LNG Canada’s Phase 1 has the capacity to export 14 million tonnes a year, though the Shell-led project could increase that figure to 15 million tonnes through operating efficiencies at the Kitimat site, located on the traditional territory of the Haisla Nation.

Under LNG Canada’s Phase 2 plans, the terminal’s export capacity could double by the early 2030s.

LNG Canada told The Globe that inquiries about the fate of Phase 2 should be made to Shell and Mitsubishi. Shell declined to comment on Monday and Mitsubishi did not respond.

In 2013, there were more than 20 LNG proposals in British Columbia. Today, only two smaller B.C. projects – Woodfibre LNG near Squamish and Cedar LNG in Kitimat – are under construction in Canada.

Carney’s Major Projects Office turns to banking, energy executives to fill its growing roster

IEEFA released a wide-ranging analysis on Tuesday of North America’s LNG industry, noting that export terminals operating along the U.S. Gulf Coast have much lower costs than ventures in B.C.

“Measured per tonne of LNG production capacity, Woodfibre LNG could turn out to be one of the most expensive LNG projects in the world,” IEEFA said, adding that there is a looming glut of supplies of the fuel globally.

Woodfibre will have capacity for 2.1 million tonnes a year while Cedar could potentially export up to 3.75 million tonnes a year.

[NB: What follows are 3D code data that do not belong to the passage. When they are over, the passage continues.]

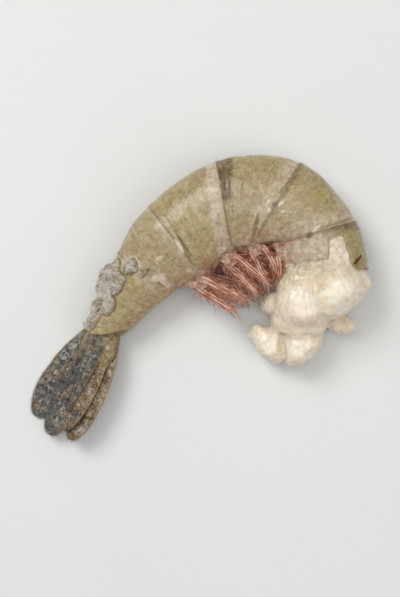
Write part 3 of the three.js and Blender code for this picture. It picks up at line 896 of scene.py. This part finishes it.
def muscle(material):
    """The lobes of muscle at the cut end, melted together, with fibres and ragged ends. Its
    tint holds painted shade where a point lies deep in valleys, folds and creases, the warm streaks
    (above 0) and the painted highlight on the lobes' tops (below 0), and its film of skin."""
    shapes = Gathered()
    for size in MUSCLE:
        shapes.add_tube(lobe(*size))
    shapes.add_tube(muscle_plug())
    points, faces, edges = melted(shapes, MUSCLE_GRAIN)
    points = relaxed(points, edges, MUSCLE_ROUNDS)
    normals = vertex_normals(points, faces)
    broad = relaxed(points, edges, 50)
    valley = np.sum((broad - points) * normals, axis=1)

    fibres = fibre_places(points)
    crease = smooth(np.abs(fractal(fibres, BUNDLE_CREASE["apart"], 2)), BUNDLE_CREASE["half"], 0)
    lumps = fractal(points + 15, 3.0, 3)
    ragged = fractal(points + 70, 1.3, 3) * smooth(-points[:, 1], 4, 11)
    folds = np.zeros(len(points))
    for fold in MUSCLE_FOLDS:
        line = spline(fold["line"], np.linspace(0, 1, 60))
        far = np.min(np.linalg.norm(points[:, None, :2] - line, axis=2), axis=1) + 0.15 * lumps
        folds = np.maximum(folds, fold["depth"] * bell(far, fold["half"]))
    relief = 0.06 * fractal(fibres + 30, 0.8, 2) + 0.32 * lumps + 0.18 * ragged
    relief -= np.maximum(folds, BUNDLE_CREASE["depth"] * crease)
    points = points + normals * relief[:, None]

    speckle = fractal(points, 1.5, 3)
    warm = smooth(far_from(points, *WARM_STREAKS) + 0.5 * speckle, 1.3, 0.5)
    # Painted highlight: near-white ovals on the lobes' tops, where the light falls.
    highlight = [smooth(far_from(points, *oval) + 0.3 * lumps, 1.25, 0.6) for oval in HIGHLIGHT_PATCHES]
    bare = far_from(points, *BARE_NOTCH)
    patchy = 0.6 * smooth(fractal(points + 9, 1.4, 3), -0.1, 0.3)
    film = smooth(points[:, 1] + 1.5 * lumps - 0.12 * (points[:, 0] - FIBRE_SOURCE[0]), 1.6, 5.8)
    film *= mix(patchy, 1, smooth(bare, 0.8, 1.2))
    # Painted shade: darker where the surface lies in a valley between lobes, in a fold, and in a crease
    # between bundles.
    deep = np.maximum(smooth(valley + 0.05 * lumps, 0.0, 0.25), smooth(folds, 0.1, 0.6))
    deep = np.maximum(deep, 0.5 * crease)
    tint = stacked(deep, warm - np.max(highlight, axis=0), film)
    return new_piece("muscle", points, faces, material, "flesh", tint=tint, place=fibres)


# ---- Frost -----------------------------------------------------------------------------------

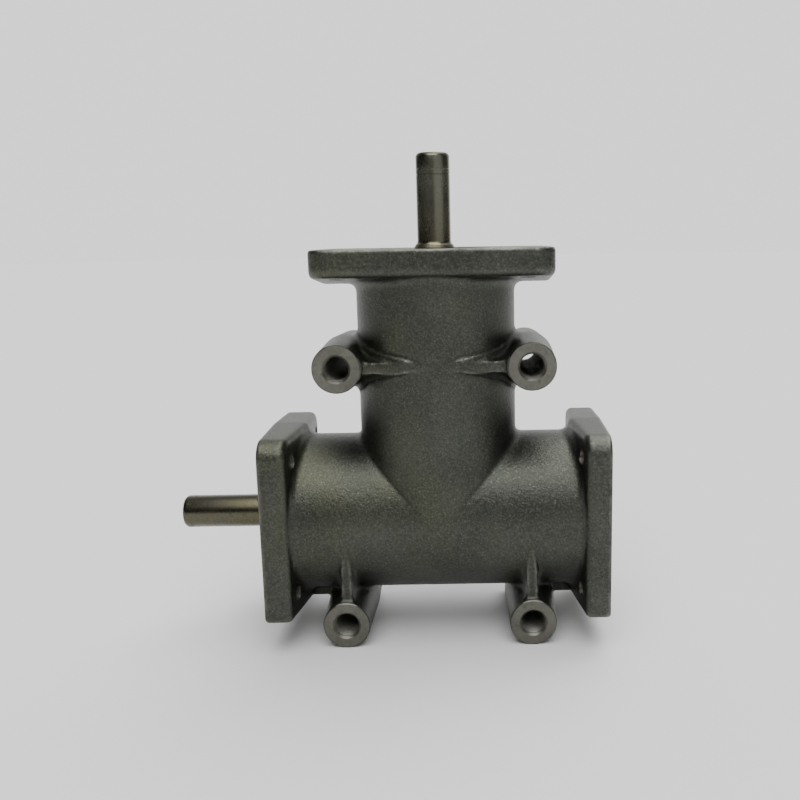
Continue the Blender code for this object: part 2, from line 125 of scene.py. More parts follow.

If the Nisga’a Nation-backed Ksi Lisims LNG project gets built in Northwest B.C., that would add another 12 million tonnes a year of exports.

In November, Mr. Carney said Ksi Lisims has been added by Ottawa to the growing roster of plans submitted to the Major Projects Office.

“The LNG industry has targeted the Pacific coast of Mexico and Canada for new LNG projects aimed at Asian markets. But export plans in both countries have struggled,” IEEFA said in its analysis.